++++ Information provided
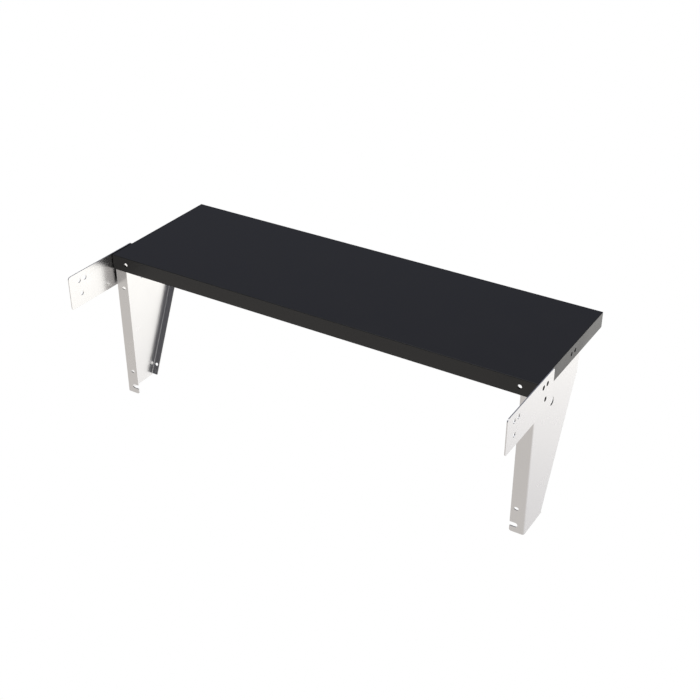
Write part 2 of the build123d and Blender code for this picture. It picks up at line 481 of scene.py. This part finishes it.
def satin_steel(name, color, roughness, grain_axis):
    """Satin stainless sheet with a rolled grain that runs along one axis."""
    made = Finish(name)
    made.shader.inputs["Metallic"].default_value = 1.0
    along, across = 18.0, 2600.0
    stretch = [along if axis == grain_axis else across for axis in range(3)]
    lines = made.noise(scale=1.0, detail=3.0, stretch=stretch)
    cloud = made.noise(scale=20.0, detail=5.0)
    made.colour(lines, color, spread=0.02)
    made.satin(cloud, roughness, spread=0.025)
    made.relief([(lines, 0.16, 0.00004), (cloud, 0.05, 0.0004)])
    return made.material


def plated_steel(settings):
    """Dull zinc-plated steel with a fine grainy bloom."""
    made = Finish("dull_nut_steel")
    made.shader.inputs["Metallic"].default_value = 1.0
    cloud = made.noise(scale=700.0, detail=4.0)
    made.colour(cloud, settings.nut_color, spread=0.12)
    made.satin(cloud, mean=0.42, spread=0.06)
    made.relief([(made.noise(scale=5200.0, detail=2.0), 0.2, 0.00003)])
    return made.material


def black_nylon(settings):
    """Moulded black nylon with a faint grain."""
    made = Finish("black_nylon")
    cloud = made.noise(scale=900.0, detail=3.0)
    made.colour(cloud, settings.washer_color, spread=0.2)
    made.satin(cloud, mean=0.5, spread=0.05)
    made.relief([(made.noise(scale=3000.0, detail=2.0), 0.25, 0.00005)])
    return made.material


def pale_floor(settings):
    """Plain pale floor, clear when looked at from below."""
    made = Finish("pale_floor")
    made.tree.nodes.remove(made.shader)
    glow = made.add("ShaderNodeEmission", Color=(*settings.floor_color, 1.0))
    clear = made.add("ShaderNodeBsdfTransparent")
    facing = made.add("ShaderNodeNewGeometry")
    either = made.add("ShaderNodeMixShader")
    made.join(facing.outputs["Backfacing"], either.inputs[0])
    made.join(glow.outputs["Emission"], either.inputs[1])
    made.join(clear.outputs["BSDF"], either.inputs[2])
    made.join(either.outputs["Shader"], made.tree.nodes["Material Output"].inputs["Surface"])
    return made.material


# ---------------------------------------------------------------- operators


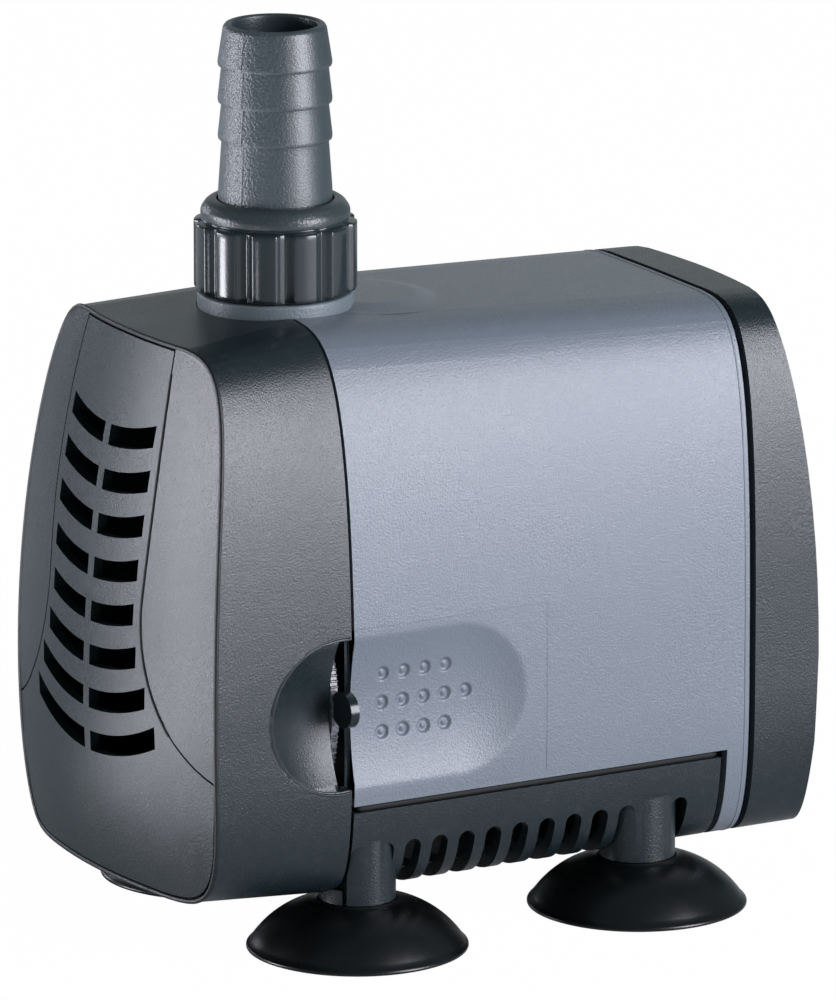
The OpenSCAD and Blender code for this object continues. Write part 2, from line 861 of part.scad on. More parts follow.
++++++++
Direction => Print the entries exactly. Include every one.

Response to the exercise =>
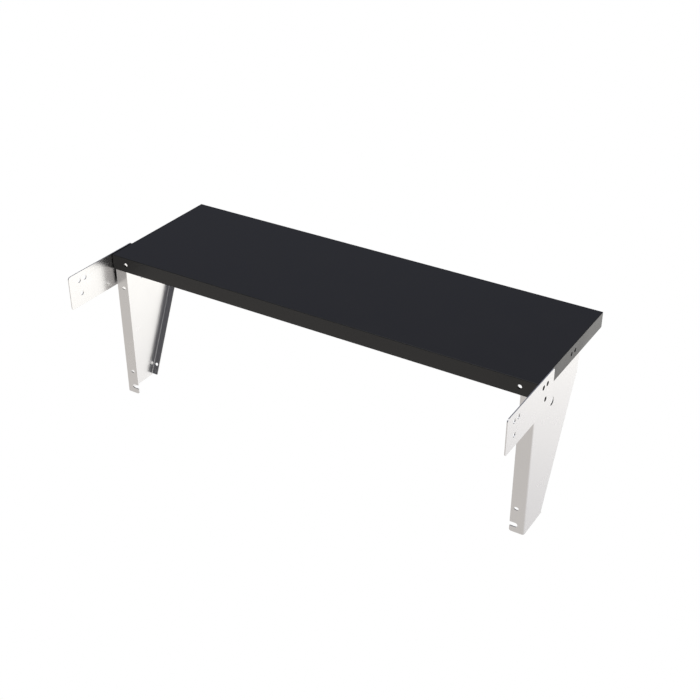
Write part 2 of the build123d and Blender code for this picture. It picks up at line 481 of scene.py. This part finishes it.
def satin_steel(name, color, roughness, grain_axis):
    """Satin stainless sheet with a rolled grain that runs along one axis."""
    made = Finish(name)
    made.shader.inputs["Metallic"].default_value = 1.0
    along, across = 18.0, 2600.0
    stretch = [along if axis == grain_axis else across for axis in range(3)]
    lines = made.noise(scale=1.0, detail=3.0, stretch=stretch)
    cloud = made.noise(scale=20.0, detail=5.0)
    made.colour(lines, color, spread=0.02)
    made.satin(cloud, roughness, spread=0.025)
    made.relief([(lines, 0.16, 0.00004), (cloud, 0.05, 0.0004)])
    return made.material


def plated_steel(settings):
    """Dull zinc-plated steel with a fine grainy bloom."""
    made = Finish("dull_nut_steel")
    made.shader.inputs["Metallic"].default_value = 1.0
    cloud = made.noise(scale=700.0, detail=4.0)
    made.colour(cloud, settings.nut_color, spread=0.12)
    made.satin(cloud, mean=0.42, spread=0.06)
    made.relief([(made.noise(scale=5200.0, detail=2.0), 0.2, 0.00003)])
    return made.material


def black_nylon(settings):
    """Moulded black nylon with a faint grain."""
    made = Finish("black_nylon")
    cloud = made.noise(scale=900.0, detail=3.0)
    made.colour(cloud, settings.washer_color, spread=0.2)
    made.satin(cloud, mean=0.5, spread=0.05)
    made.relief([(made.noise(scale=3000.0, detail=2.0), 0.25, 0.00005)])
    return made.material


def pale_floor(settings):
    """Plain pale floor, clear when looked at from below."""
    made = Finish("pale_floor")
    made.tree.nodes.remove(made.shader)
    glow = made.add("ShaderNodeEmission", Color=(*settings.floor_color, 1.0))
    clear = made.add("ShaderNodeBsdfTransparent")
    facing = made.add("ShaderNodeNewGeometry")
    either = made.add("ShaderNodeMixShader")
    made.join(facing.outputs["Backfacing"], either.inputs[0])
    made.join(glow.outputs["Emission"], either.inputs[1])
    made.join(clear.outputs["BSDF"], either.inputs[2])
    made.join(either.outputs["Shader"], made.tree.nodes["Material Output"].inputs["Surface"])
    return made.material


# ---------------------------------------------------------------- operators


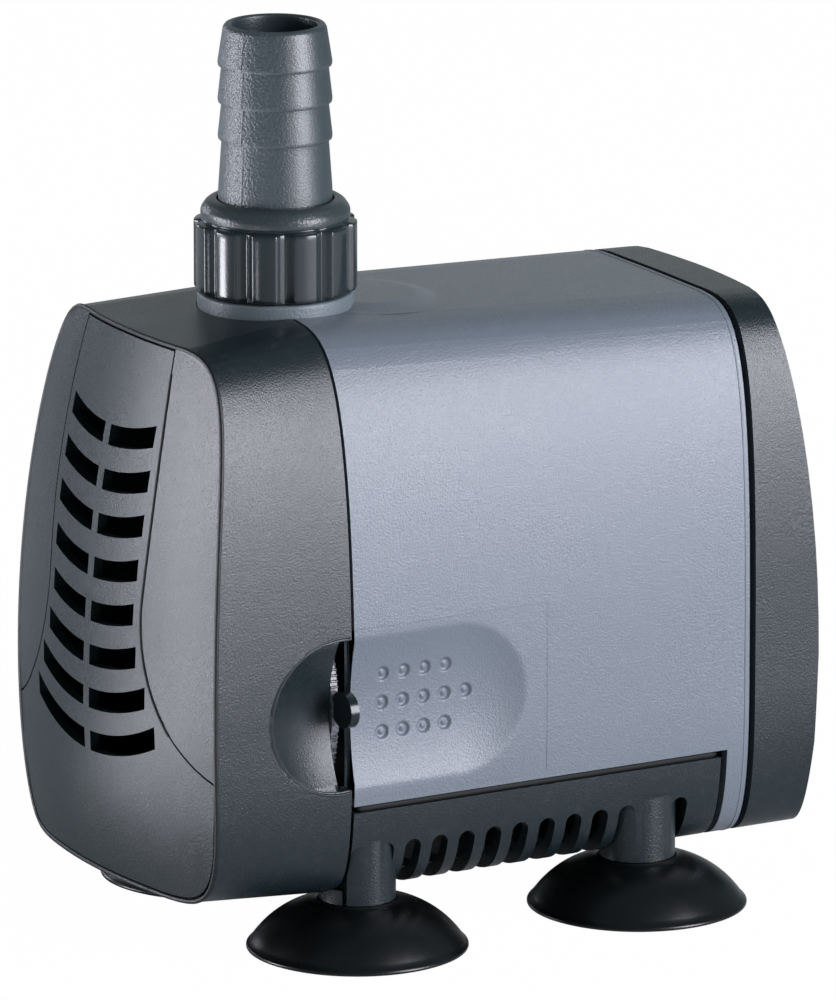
The OpenSCAD and Blender code for this object continues. Write part 2, from line 861 of part.scad on. More parts follow.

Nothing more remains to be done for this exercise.